Un point intéressant de ce rapport est qu’il donne des informations sur une rencontre vieille de plus de trois semaines. La chose n’est pas innocente. Alertées par ces “fuites” évidemment dirigées, d’autres sources japonaises indiquent que la proposition US est en fait une pression du Pentagone auprès des Japonais, dans la mesure où le Pentagone a découvert avec surprise que les Japonais restaient très fermement engagés dans leur projet, déjà ancien, de tenter d’acquérir le F-22, et que certains, à Washington, n’y étaient peut-être pas indifférents. La réaction de Gates est plutôt une opération de “damage control” devant la position du Japon, pour plusieurs raisons.
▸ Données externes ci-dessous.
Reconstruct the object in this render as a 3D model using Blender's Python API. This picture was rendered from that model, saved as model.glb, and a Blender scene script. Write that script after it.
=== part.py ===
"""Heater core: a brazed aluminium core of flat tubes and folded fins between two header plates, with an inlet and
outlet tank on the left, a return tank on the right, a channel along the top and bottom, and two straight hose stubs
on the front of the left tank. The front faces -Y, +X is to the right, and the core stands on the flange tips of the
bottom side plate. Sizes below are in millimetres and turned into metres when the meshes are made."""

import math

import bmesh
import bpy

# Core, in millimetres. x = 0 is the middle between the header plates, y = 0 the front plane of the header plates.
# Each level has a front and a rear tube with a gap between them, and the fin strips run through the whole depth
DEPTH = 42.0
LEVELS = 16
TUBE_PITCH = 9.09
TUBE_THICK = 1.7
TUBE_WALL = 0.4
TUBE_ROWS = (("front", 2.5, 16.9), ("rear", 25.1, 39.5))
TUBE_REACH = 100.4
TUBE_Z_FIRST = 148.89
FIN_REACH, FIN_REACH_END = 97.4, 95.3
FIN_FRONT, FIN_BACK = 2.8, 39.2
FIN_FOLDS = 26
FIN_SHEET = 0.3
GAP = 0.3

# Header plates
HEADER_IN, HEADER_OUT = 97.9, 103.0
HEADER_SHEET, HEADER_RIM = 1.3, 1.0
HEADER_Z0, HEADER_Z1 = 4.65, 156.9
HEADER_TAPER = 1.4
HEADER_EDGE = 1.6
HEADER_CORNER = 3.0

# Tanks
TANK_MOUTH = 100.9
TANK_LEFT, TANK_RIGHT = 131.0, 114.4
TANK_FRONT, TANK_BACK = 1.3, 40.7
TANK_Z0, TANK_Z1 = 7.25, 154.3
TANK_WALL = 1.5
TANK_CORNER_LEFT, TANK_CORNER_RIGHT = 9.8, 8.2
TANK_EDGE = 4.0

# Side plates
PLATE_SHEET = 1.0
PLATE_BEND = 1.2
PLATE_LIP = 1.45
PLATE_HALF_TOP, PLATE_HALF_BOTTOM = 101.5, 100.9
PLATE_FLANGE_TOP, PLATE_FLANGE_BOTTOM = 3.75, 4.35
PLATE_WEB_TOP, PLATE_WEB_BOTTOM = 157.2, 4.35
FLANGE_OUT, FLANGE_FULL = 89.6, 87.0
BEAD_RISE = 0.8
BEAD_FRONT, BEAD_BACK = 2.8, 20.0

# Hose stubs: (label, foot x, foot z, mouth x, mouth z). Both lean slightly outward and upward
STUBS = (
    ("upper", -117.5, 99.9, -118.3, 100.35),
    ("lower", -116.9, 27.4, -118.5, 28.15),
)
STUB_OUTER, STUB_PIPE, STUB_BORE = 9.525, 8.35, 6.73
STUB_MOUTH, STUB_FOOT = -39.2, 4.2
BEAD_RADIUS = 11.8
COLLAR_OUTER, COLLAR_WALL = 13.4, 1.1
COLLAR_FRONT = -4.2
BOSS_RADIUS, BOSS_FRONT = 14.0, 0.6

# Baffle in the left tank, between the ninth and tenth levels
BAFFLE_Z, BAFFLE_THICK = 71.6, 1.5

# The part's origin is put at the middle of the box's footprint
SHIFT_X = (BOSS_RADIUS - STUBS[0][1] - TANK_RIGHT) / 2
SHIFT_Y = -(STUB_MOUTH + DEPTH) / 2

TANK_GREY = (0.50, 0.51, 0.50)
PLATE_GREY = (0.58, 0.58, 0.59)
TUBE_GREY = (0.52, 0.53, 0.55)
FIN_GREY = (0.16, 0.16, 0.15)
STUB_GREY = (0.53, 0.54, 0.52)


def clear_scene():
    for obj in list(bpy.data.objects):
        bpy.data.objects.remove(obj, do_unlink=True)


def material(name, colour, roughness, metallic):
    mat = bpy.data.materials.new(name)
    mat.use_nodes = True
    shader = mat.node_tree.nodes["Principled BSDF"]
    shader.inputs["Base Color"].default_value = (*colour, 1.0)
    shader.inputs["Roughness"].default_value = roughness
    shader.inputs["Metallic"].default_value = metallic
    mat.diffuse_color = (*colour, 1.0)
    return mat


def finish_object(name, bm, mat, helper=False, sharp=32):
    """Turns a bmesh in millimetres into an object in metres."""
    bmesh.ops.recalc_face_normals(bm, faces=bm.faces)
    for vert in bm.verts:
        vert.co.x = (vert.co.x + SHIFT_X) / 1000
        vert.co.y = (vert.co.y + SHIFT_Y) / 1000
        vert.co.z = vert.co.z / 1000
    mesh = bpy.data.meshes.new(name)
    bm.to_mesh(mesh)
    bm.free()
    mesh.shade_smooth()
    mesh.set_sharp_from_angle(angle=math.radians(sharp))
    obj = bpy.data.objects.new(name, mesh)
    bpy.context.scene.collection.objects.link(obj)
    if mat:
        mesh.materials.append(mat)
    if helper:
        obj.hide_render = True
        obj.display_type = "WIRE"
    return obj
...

• Nous sommes toujours dans le mode de la “lutte fratricide” entre le F-22 et le F-35. Gates veut absolument liquider le F-22, pour des raisons symboliques et politiques encore bien plus que budgétaires. Le Congrès ne semble pas trop s’opposer à cette idée, malgré quelques inquiétudes initiales. Toute possibilité, ou simple suggestion que le F-22 pourrait être envisagé pour l’exportation rallumerait la mèche avec l'hypothèse d'une prolongation du programme, en ranimant soudain les partisans du programme à Washington. L’intervention de Gates auprès du Japon est donc moins pour faire la promotion du F-35 que pour bloquer toute velléité de demandes d’exportation du F-22.
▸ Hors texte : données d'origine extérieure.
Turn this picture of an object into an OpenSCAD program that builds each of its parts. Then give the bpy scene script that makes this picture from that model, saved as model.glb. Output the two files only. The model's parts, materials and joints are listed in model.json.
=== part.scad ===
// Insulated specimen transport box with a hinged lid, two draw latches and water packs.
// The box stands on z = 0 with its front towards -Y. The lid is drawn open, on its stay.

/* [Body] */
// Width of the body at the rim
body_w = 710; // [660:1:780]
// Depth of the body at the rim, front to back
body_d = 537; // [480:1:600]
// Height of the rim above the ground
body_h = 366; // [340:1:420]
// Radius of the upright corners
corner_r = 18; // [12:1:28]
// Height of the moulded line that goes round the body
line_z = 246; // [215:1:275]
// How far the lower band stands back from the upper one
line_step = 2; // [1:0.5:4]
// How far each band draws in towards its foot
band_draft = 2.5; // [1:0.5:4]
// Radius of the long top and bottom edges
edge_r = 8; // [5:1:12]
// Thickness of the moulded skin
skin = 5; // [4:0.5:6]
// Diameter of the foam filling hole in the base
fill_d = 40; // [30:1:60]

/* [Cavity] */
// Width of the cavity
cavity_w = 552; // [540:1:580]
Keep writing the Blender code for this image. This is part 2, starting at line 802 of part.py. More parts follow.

• Il est vrai qu’il existe au Japon certains groupes de pression, y compris à la défense, qui songent encore au F-22. Ils ont établi certains liens avec des groupes similaires en Australie (partisans du F-22 contre le programme F-35 où l'Australie est engagée), et ils documentent leur cas, notamment avec l’impressionnant travail technique fait par certains centres techniques pro-F-22 (notamment le site Airpower.australia). Cette attitude, autant japonaise qu’australienne, est dictée par le constat de plus en plus documenté des faiblesses opérationnelles du F-35, notamment pour les capacités à longue distance, dans ce cas par rapport au F-22. Les groupes japonais sont inquiets de la puissance chinoise autant que de l’activisme nucléaire nord-coréen et argumentent en faveur d’un avion à grande capacité pouvant être adapté pour le tir de cruise missile, – le F-22 en l’occurrence.
• Du côté US, notamment au département d’Etat, l’idée théorique de fournir des armements avancés au Japon est vue avec un certain intérêt. Les USA sont engagés dans une offensive discrète mais effective de charme vis-à-vis de la Chine, malgré tout ce qu’ils craignent de cette puissance. L’idée est d’amadouer la Chine pour qu’elle continue à soutenir les USA en perdition avec l’achat de bons de trésor. Pas question, dans ces conditions, de développer une posture agressive. Le Japon peut alors prendre en charge cette position, d’autant que ce pays, comme on l’a vu, s’inquiète lui-même de la puissance chinoise. Accessoirement, il serait également intéressant que le Japon surveille la Corée du Nord en se substituant en partie aux USA, par ailleurs surchargés par leurs divers engagements militaires et affaiblis par la détérioration dramatique de leur puissance militaire. Selon cette analyse, le Pentagone craindrait que le département d’Etat soit tenté par l’idée de pousser à l’exportation des F-22 vers le Japon.